Panama: Noriega's Drug Trafficking and US Security Concerns
The United States' intervention in Panama in 1989 was primarily driven by the escalating concerns over General Manuel Noriega's regime and its deep involvement in drug trafficking, which posed significant threats to U.S. national security and regional stability. Noriega, who had risen to power as the military dictator of Panama, had long been a controversial figure. Initially, he was seen as a valuable asset to the U.S., having collaborated with the CIA during the Cold War. However, his regime's increasing corruption and its role in facilitating drug trafficking operations made him a liability. By the late 1980s, Noriega's government was accused of allowing Colombian drug cartels to use Panama as a transit hub for smuggling cocaine into the United States, exacerbating the drug crisis in America.

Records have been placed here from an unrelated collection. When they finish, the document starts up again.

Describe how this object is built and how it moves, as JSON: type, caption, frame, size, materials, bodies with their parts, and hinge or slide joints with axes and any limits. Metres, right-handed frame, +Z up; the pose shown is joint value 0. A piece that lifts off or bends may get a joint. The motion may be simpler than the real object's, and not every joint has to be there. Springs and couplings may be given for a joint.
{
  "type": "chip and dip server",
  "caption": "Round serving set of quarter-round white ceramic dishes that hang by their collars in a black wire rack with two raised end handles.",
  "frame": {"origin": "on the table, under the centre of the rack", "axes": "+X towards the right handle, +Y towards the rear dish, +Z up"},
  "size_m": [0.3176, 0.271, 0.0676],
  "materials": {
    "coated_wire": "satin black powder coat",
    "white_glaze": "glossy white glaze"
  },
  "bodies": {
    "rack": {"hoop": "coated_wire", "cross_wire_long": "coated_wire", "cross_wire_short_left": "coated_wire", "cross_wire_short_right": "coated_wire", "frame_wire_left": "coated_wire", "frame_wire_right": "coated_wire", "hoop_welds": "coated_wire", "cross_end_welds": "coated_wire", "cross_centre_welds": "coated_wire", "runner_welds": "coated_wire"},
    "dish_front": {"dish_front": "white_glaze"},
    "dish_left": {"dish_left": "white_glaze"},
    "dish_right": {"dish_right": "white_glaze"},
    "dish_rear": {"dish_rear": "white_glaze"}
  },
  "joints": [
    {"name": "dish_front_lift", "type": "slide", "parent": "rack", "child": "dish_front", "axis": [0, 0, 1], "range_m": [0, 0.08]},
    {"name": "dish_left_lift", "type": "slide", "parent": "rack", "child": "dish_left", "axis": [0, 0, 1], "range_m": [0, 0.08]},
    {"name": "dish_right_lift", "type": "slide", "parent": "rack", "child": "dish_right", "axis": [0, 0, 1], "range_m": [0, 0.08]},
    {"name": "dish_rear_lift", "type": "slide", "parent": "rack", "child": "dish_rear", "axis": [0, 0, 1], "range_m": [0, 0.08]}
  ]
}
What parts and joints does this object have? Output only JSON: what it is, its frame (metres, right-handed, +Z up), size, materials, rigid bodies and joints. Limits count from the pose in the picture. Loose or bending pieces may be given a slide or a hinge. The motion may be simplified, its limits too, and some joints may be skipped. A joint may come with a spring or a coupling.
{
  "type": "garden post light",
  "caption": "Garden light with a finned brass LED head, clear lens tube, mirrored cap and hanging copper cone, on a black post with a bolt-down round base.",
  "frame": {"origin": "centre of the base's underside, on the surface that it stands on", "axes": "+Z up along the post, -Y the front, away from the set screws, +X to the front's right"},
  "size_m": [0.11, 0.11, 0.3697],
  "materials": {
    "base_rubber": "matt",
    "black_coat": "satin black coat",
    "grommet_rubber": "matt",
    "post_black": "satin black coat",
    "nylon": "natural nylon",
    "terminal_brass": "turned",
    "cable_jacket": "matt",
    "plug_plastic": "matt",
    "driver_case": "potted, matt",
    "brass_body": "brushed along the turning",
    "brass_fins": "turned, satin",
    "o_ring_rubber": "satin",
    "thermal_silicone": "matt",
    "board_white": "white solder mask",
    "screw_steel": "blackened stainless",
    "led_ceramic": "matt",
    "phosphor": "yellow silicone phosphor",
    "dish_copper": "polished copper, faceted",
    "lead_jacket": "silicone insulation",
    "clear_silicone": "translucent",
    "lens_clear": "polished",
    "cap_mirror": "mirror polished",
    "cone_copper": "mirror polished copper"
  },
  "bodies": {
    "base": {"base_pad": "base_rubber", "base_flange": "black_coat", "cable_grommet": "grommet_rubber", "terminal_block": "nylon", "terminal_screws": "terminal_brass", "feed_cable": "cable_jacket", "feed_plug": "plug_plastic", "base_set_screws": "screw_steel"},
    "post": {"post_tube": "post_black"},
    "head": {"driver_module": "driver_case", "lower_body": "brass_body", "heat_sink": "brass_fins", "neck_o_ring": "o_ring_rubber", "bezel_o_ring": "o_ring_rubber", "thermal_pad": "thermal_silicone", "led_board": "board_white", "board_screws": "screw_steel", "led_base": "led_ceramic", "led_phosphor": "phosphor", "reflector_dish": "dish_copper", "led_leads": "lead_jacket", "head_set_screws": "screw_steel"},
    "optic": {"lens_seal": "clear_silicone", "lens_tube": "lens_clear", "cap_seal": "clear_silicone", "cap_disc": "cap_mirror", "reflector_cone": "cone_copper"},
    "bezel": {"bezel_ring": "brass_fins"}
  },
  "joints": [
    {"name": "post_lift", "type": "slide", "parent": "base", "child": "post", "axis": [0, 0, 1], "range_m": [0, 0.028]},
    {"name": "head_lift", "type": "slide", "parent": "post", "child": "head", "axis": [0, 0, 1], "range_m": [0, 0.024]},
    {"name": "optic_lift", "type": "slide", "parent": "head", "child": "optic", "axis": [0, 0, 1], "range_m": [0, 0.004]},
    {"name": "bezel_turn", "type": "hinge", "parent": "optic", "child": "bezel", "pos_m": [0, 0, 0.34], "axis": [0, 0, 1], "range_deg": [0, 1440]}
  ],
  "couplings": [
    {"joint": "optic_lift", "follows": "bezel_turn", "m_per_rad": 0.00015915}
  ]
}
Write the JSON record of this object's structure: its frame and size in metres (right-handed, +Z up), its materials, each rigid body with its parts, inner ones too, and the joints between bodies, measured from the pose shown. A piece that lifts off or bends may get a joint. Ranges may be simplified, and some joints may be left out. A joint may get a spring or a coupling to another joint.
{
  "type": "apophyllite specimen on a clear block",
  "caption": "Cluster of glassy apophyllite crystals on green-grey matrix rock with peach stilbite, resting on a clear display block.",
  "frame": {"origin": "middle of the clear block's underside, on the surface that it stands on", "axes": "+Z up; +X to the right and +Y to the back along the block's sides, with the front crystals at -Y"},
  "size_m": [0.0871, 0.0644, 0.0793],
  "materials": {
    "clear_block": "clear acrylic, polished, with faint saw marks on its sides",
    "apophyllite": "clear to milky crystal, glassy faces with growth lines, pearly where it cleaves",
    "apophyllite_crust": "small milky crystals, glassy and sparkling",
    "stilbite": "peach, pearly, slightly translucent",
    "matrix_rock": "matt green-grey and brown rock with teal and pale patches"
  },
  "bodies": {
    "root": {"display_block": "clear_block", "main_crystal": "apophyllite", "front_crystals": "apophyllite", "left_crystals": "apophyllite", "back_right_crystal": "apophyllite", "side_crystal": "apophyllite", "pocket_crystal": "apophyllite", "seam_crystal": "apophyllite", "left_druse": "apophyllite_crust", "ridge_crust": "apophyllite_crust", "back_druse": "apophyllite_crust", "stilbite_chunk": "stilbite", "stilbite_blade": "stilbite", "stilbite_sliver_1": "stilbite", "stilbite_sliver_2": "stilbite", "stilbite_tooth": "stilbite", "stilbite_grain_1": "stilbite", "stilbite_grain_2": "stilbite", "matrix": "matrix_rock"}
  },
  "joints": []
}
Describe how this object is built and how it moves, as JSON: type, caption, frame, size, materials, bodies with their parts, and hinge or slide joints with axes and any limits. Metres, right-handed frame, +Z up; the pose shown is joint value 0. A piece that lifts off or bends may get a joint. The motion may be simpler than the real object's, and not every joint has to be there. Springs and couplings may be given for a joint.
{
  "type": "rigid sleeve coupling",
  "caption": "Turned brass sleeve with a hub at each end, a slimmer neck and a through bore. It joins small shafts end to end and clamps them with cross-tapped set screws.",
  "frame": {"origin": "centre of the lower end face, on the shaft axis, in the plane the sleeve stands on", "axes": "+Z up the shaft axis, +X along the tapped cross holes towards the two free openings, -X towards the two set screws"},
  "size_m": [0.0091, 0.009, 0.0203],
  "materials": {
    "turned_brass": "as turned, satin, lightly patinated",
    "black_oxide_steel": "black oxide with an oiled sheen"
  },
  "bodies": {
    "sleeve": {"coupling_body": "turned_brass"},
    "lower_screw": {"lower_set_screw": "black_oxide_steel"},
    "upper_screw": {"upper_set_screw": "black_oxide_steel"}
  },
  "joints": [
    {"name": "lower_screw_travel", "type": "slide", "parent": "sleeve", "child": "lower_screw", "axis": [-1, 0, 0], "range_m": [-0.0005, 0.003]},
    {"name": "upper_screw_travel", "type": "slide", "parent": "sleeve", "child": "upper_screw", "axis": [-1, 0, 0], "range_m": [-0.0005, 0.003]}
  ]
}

Noriega's drug trafficking activities not only undermined U.S. efforts to combat the drug trade but also threatened the security of the Panama Canal, a strategic waterway vital to global trade and U.S. military operations. The canal's security was a longstanding U.S. interest, and Noriega's regime jeopardized its stability by fostering an environment of corruption and lawlessness. Additionally, Noriega's authoritarian rule and human rights abuses drew international condemnation, further isolating Panama. The U.S. government, under President George H.W. Bush, viewed Noriega's continued leadership as intolerable, especially as his actions directly contradicted U.S. foreign policy goals in the region.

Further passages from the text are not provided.